Your objective: Extract every line that contains the word "json".

Start Records for this exercise

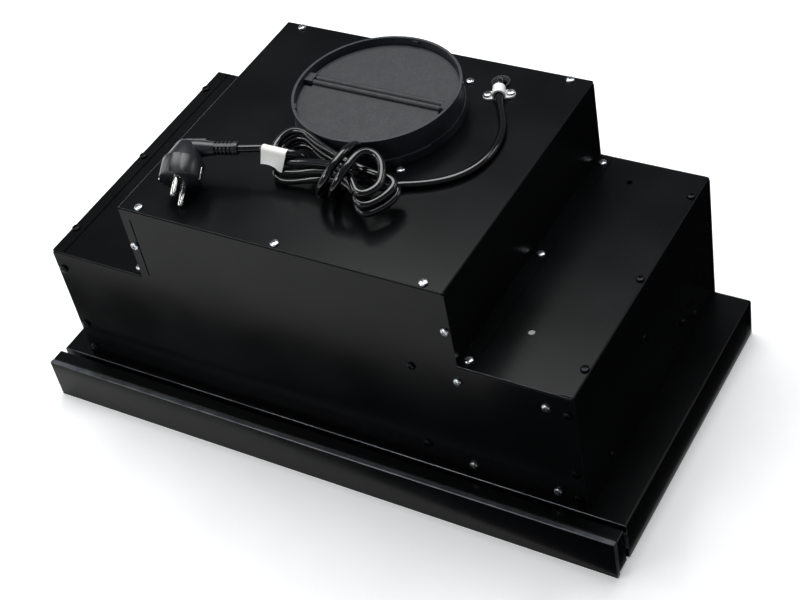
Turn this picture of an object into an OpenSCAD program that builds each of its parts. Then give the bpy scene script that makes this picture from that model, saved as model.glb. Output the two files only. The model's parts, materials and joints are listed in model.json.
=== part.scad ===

End Records for this exercise
Start Records for this exercise

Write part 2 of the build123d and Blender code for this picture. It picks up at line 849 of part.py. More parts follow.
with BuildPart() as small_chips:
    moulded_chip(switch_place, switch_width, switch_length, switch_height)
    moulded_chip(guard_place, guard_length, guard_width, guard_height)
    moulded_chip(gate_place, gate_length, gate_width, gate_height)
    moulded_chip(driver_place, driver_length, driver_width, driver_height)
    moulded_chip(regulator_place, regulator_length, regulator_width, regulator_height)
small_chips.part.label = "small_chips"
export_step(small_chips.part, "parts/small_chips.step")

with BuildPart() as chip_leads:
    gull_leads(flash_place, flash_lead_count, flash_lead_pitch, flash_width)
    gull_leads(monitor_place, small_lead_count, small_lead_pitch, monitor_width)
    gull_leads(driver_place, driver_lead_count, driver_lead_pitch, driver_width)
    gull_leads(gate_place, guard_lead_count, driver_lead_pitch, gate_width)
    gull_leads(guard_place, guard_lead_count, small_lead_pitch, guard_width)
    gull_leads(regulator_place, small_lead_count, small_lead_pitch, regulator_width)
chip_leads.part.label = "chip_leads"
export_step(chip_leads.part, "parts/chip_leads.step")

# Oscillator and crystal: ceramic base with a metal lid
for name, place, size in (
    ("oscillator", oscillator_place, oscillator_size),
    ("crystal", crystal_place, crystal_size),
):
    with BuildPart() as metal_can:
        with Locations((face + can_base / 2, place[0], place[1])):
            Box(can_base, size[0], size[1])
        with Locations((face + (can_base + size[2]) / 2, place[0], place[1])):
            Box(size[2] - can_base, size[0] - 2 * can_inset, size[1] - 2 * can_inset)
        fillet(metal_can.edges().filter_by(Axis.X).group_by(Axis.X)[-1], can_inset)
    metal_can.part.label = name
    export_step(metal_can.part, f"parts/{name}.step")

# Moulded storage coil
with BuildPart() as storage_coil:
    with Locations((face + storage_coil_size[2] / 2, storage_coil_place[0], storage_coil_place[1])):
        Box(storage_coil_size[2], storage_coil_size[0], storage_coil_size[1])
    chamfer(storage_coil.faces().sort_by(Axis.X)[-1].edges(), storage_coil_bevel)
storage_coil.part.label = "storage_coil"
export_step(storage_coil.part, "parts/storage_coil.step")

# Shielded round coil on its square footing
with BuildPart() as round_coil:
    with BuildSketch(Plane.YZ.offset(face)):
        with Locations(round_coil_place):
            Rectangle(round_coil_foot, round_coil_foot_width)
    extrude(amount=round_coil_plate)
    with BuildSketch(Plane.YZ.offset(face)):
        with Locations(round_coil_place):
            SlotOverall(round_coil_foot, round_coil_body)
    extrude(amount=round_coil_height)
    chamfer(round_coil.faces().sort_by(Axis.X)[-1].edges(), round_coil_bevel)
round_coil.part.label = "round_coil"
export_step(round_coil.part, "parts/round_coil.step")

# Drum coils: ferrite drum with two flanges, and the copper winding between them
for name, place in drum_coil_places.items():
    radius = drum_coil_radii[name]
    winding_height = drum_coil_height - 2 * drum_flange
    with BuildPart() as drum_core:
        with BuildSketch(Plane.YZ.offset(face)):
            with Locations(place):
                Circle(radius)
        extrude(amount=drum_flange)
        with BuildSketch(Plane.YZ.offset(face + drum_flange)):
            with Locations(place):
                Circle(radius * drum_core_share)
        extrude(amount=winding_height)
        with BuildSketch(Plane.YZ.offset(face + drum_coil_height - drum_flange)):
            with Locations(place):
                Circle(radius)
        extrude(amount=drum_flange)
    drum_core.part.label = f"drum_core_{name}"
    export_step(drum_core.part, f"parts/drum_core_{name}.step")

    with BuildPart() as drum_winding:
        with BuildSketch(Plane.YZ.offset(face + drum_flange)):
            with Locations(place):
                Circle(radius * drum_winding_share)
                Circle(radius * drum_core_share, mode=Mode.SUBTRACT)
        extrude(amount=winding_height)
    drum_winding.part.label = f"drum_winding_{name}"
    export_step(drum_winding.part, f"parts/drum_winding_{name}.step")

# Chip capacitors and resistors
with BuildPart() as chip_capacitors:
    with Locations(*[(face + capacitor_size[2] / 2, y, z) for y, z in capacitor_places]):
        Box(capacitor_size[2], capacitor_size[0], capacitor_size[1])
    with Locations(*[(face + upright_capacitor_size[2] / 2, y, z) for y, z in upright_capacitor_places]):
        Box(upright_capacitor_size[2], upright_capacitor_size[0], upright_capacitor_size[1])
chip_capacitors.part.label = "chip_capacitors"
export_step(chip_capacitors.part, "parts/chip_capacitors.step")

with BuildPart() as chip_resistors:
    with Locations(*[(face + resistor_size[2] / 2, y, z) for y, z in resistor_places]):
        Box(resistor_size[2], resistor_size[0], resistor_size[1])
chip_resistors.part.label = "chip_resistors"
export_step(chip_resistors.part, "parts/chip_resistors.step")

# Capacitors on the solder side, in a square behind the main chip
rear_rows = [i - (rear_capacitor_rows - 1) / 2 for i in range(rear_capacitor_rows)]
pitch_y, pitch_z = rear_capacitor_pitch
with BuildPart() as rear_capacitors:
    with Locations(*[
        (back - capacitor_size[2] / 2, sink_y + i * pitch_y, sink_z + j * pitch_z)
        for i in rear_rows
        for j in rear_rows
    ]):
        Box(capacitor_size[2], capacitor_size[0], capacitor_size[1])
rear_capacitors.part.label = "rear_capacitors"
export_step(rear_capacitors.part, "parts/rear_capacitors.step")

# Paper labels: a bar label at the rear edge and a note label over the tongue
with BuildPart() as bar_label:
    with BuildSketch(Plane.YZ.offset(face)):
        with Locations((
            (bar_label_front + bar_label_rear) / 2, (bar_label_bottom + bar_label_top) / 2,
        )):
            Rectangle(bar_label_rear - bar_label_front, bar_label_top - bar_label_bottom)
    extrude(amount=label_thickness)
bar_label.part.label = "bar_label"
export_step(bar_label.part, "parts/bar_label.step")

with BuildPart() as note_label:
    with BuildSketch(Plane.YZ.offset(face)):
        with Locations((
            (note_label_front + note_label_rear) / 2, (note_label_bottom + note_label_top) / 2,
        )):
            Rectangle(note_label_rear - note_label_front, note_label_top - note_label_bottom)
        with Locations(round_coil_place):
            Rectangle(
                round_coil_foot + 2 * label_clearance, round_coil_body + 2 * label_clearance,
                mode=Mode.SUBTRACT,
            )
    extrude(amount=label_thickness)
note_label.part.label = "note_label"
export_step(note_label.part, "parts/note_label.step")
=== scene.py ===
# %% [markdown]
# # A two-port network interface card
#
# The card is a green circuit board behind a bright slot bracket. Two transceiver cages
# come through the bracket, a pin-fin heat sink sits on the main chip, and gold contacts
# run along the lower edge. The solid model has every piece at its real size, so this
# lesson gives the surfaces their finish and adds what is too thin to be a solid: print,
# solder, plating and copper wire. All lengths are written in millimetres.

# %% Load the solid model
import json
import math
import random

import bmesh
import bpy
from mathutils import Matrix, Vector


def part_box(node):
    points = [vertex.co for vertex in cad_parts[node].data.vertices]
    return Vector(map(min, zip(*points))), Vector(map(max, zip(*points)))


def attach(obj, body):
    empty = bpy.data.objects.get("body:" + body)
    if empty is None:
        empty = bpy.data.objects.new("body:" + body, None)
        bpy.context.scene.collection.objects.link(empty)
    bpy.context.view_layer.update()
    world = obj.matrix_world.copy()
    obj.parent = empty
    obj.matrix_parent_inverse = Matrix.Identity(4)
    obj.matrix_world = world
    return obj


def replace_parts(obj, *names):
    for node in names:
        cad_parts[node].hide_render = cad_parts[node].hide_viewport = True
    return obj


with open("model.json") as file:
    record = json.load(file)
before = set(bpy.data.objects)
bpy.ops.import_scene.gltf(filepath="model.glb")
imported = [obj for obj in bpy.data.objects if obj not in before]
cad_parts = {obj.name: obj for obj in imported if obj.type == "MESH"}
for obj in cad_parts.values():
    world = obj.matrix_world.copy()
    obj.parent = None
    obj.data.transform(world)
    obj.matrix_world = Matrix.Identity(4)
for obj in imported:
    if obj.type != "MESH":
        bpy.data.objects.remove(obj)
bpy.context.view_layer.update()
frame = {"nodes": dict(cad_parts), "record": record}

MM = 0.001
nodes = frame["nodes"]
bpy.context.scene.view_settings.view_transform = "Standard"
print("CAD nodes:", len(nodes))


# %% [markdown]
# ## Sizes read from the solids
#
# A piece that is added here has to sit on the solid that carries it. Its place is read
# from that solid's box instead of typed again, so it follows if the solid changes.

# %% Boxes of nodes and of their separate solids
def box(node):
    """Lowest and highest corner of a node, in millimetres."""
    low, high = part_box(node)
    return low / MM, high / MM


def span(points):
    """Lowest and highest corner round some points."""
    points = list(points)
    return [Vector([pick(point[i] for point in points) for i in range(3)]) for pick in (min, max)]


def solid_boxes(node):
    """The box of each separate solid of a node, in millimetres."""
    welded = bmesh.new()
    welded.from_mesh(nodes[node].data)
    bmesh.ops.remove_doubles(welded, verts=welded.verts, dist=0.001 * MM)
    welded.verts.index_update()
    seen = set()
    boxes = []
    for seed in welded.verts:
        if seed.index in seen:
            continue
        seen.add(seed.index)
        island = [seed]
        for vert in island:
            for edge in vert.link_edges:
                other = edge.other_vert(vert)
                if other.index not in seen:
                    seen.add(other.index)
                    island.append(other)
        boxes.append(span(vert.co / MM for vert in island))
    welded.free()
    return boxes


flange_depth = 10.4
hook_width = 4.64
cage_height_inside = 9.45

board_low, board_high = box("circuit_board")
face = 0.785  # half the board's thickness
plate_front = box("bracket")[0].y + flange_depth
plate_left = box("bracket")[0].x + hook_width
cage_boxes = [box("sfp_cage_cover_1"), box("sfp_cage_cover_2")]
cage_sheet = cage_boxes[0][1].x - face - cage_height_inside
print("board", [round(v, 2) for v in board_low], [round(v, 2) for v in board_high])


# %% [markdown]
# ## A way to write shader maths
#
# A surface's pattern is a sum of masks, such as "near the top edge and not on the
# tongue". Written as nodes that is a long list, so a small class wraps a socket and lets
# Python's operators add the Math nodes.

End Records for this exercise
Start Records for this exercise

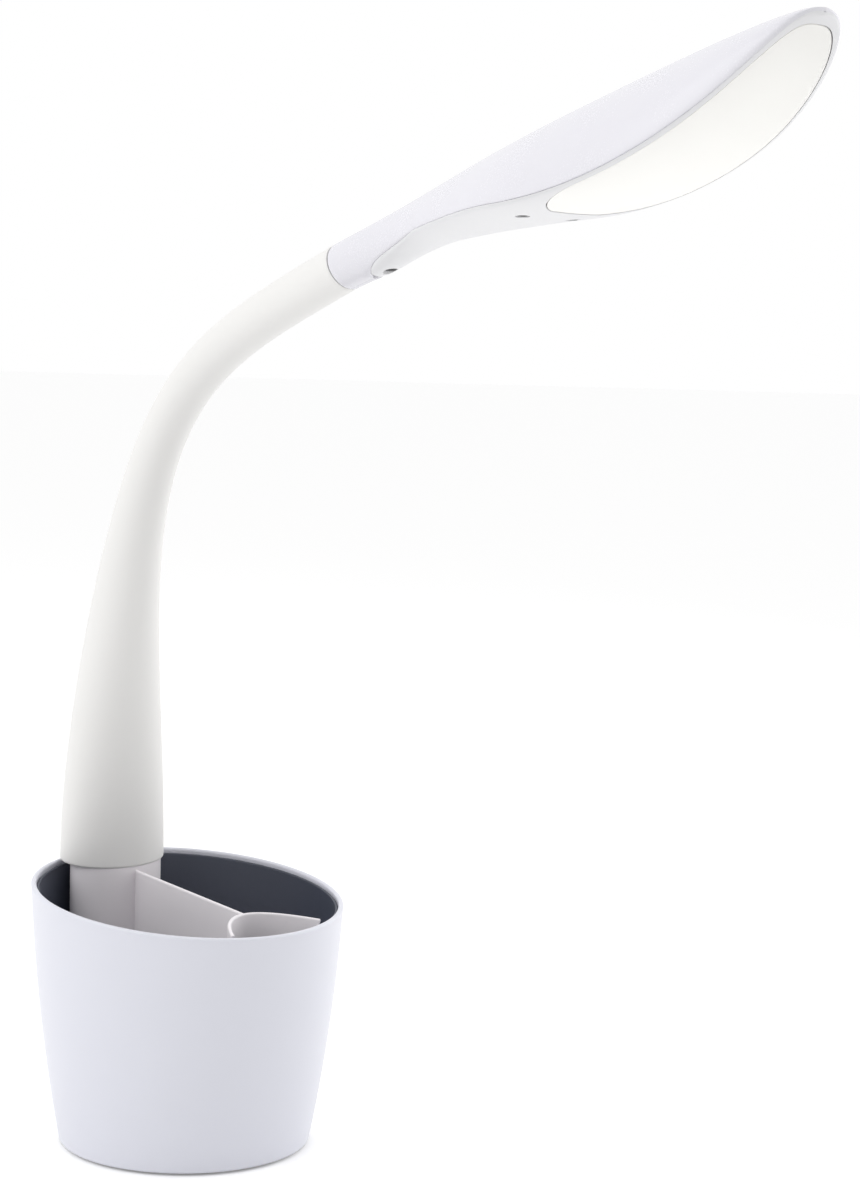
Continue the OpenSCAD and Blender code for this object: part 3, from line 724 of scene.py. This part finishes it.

End Records for this exercise

Final answer:
Turn this picture of an object into an OpenSCAD program that builds each of its parts. Then give the bpy scene script that makes this picture from that model, saved as model.glb. Output the two files only. The model's parts, materials and joints are listed in model.json.
import json
with open("model.json") as file:
    record = json.load(file)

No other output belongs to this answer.